Any agency without sufficient restriction and supervision will inevitably become a threat to the populace it is supposed to protect.
Between the days of February 28, 1993 and April 19th, 1993, approximately 80 men, women, and children living peacefully in their home near Waco, Texas, were killed by the combined efforts of the US Defense Department and other government paramilitary units: the US Treasury Department’s Bureau of Alcohol, Tobacco, and Firearms (ATF), and the Federal Bureau of Investigation (FBI). The incident also claimed the lives of four ATF agents.
The civilians lived in a religious community called the Mt. Carmel Center. They were called Branch Davidians.
The incident began with a military-style raid on February 28, complete with helicopter gunships firing down upon the women’s and children’s quarters. Then followed a long siege. On April 19, the US government sent tanks to demolish and gas the building where the people lived. The government said they decided to gas the Davidians because they were concerned about the sanitary conditions in the house, because they were afraid one of the Davidians, David Koresh, was spanking babies, and because the FBI agents were getting tired.
The tanks tore big holes in the walls, drove into the house, and knocked down whole sections of the building. The government said they were only making holes in the building so they could get the gas in, and let the people out. But no Davidians came out.
A fire broke out as the tanks were driving about. The fire became an inferno, lasted 40 minutes and burned the house to the ground. As they watched the inferno on TV, many wondered why they could not see Davidians escaping the burning building. Seventy five people are said to have perished in the flames.
Much public concern was focused on the circumstances surrounding the deaths of the 33 women, children, and babies. Their remains were found in a concrete room which served as a pantry and food storage area off the kitchen in the Mt. Carmel Center. This was the room the US called “the bunker.”
Circumstantial and physical evidence suggested to some Americans that the Branch Davidians were deliberately killed by the US government. A video was made by an attorney named Linda Thompson. The video contained TV footage that showed what seemed to be a flame-throwing tank backing out of the smashed building, flame coming out of its muzzle. Other footage showed uniformed US military personnel at the scene, and tanks fitted with plow blades pushing debris into the flaming rubble. The video was circulated nation-wide and caused people to become outraged.
The US government repeated that the tanks made holes in the building so that the Branch Davidians could come out, but that the Davidians refused to do so, and then committed suicide by setting themselves on fire.
Others said that the TV footage of the flame throwing tank was misleading. They said the fire started when the tanks accidentally tipped over some lanterns, and was fed by hay and household fuels that happened to be in the building. A public outcry for full Congressional hearings ensued.

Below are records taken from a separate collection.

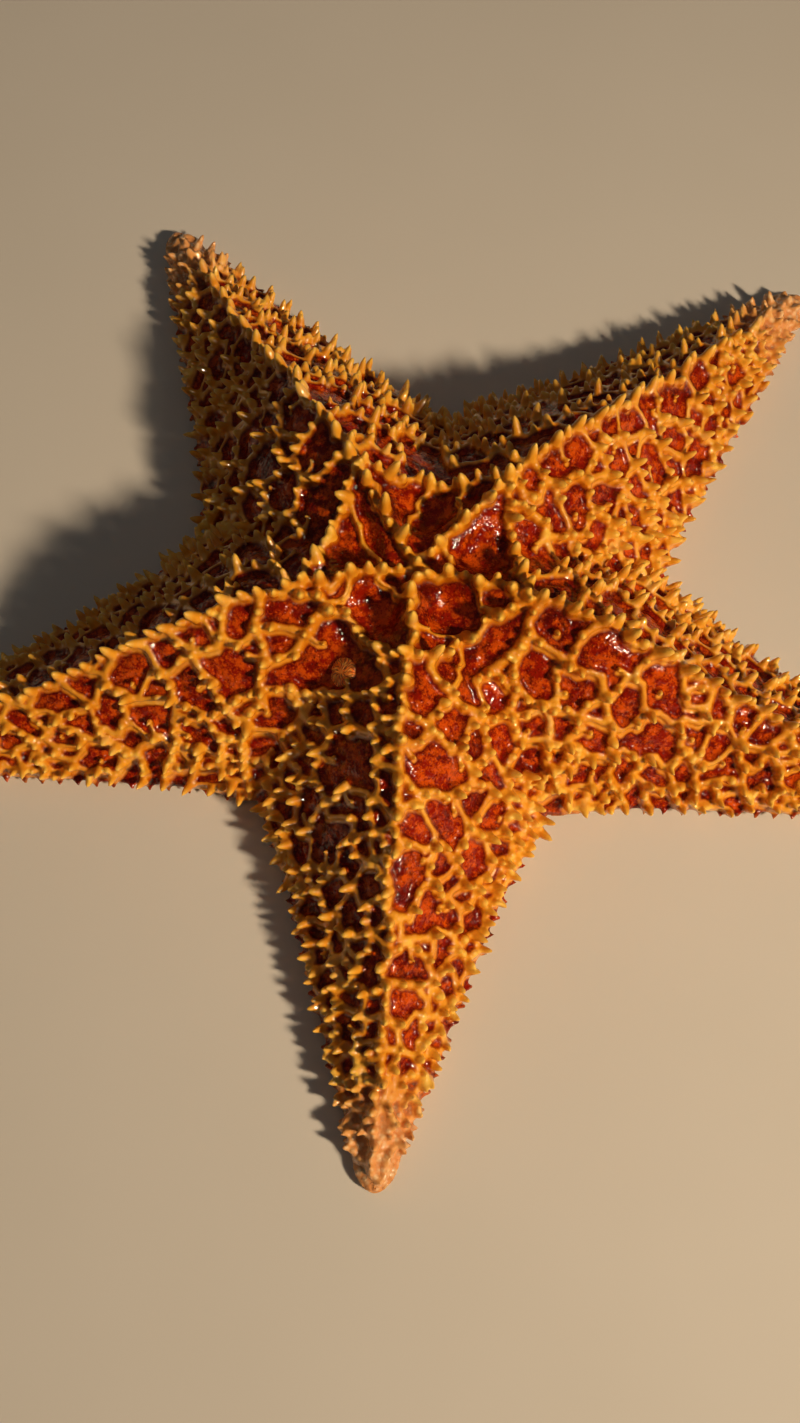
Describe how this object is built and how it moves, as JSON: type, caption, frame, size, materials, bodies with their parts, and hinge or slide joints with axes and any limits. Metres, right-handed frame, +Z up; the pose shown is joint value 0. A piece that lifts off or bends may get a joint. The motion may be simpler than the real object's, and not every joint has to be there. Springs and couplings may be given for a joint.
{
  "type": "starfish",
  "caption": "Cushion sea star at rest: a high domed disc and roof-shaped arms with blunt tips, netted with orange ridges and conical spines over dark red skin. Still model.",
  "frame": {"origin": "centre of the bounding box, on the floor that the star lies on", "axes": "+Z up out of the star's back; the arm that lies nearest -Y points a few degrees towards -X, and +Y points away from the viewer"},
  "size_m": [0.2868, 0.2772, 0.0532],
  "materials": {
    "skin": "wet gloss, orange-yellow ridges and spines over brick red skin",
    "arm_tip": "wet gloss, pale peach",
    "mouth_skin": "satin, pale tan",
    "sieve_plate": "satin, fine grooves"
  },
  "bodies": {
    "root": {"disc": "skin", "arm_1": "skin", "arm_2": "skin", "arm_3": "skin", "arm_4": "skin", "arm_5": "skin", "arm_tip_1": "arm_tip", "arm_tip_2": "arm_tip", "arm_tip_3": "arm_tip", "arm_tip_4": "arm_tip", "arm_tip_5": "arm_tip", "mouth": "mouth_skin", "sieve_plate": "sieve_plate"}
  },
  "joints": []
}
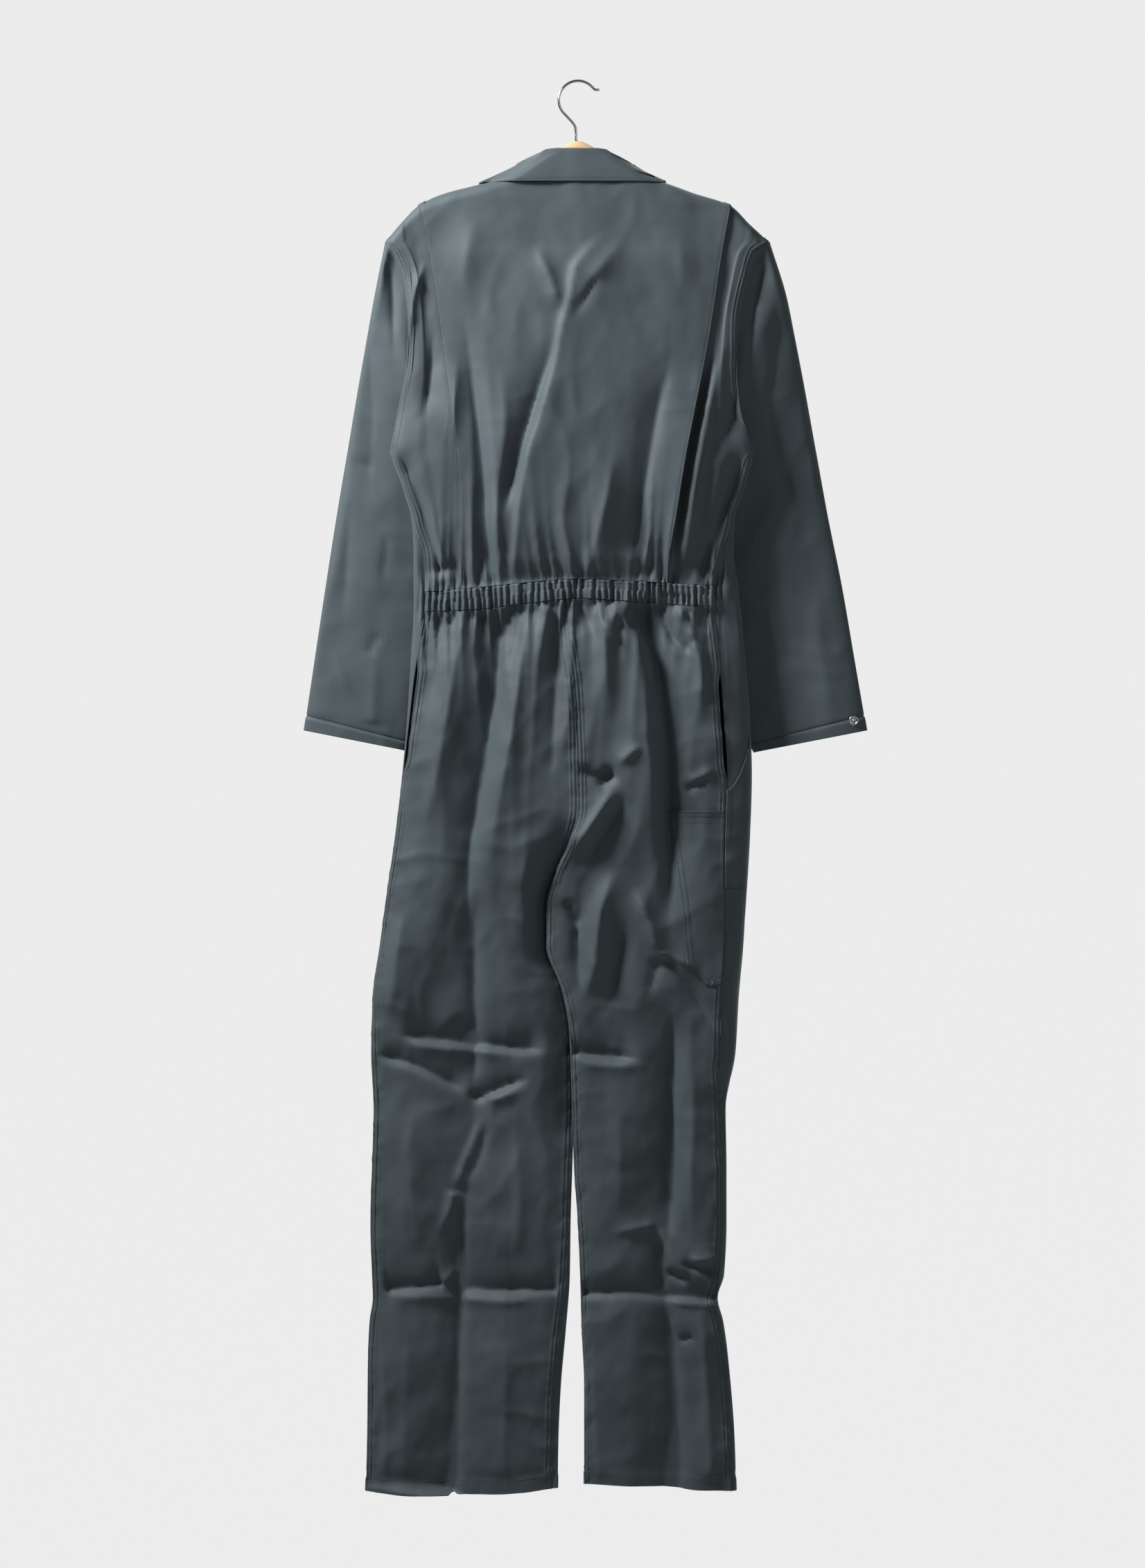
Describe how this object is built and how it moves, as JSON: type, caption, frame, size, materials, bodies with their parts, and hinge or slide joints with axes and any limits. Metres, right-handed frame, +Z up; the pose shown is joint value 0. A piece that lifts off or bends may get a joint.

Two years to the day after the April 19 fire, the Murrah Building in Oklahoma City, where many federal offices were housed, was bombed. The US news services immediately inferred the building was bombed by those who objected to the Waco Holocaust. Waco Holocaust protesters said that the bombing of the Murrah building was most likely the work of the US government, seeking an excuse to extinguish Constitutional liberties, as evidenced by events in Waco.
Finally, more than two years after the April 19, 1993 inferno in Waco, Congress held lengthy hearings. The hearings were held with the stated purpose of finding the truth, wherever it lay. It was promised that the hearings would put the Waco controversy to rest.
Any serious investigation of suspicious deaths begins by looking at the autopsy reports of the victims and physical evidence of the death scene; but Congress ignored the autopsy reports of the Davidians and most of the available physical evidence. Instead, Congress began the hearings by questioning a journalist who had written a book about Waco.
Another Congressional witness was a teenage girl who made scandalous allegations of sexual misconduct against the late David Koresh. Her charges were allowed to be aired without cross-examination. It was later revealed that the witness never lived at the Mt. Carmel Center, and her testimony was prepared for her by a relative.
Congress was highly selective in whatever physical evidence it did examine. When interpretations were sought, most came from interested parties. And finally, when penetrating questions were asked, government employees were permitted to avoid answering.
After the 1995 hearings, it seemed that the protest over the Waco Holocaust had been neutralized.
Then in the Fall of 1996, the Waco Holocaust Electronic Museum was released on the World Wide Web. It made the autopsy reports and other forensic evidence broadly available. This evidence revealed a shocking truth: Many of the Davidians were dead at the time of the April 19 tank attack and fire; some of the mothers and children had been dead for weeks. The Davidian bodies had been selectively beheaded, mutilated and incinerated (“laundered”) to disguise the time, cause, and circumstances of death. The tank attack and fire were diversions to hide the truth and destroy the death scene.
Many hundreds of thousands of people all over the world are now studying the evidence of the atrocity committed by the US government. The public conscience has been reawakened. That reawakening is still occurring, and new attempts are being made to neutralize the rising voice of protest.
The Waco Holocaust Electronic Museum makes available some of evidence suppressed by Congress, and explains the on-going attempts to cover up the Waco Holocaust.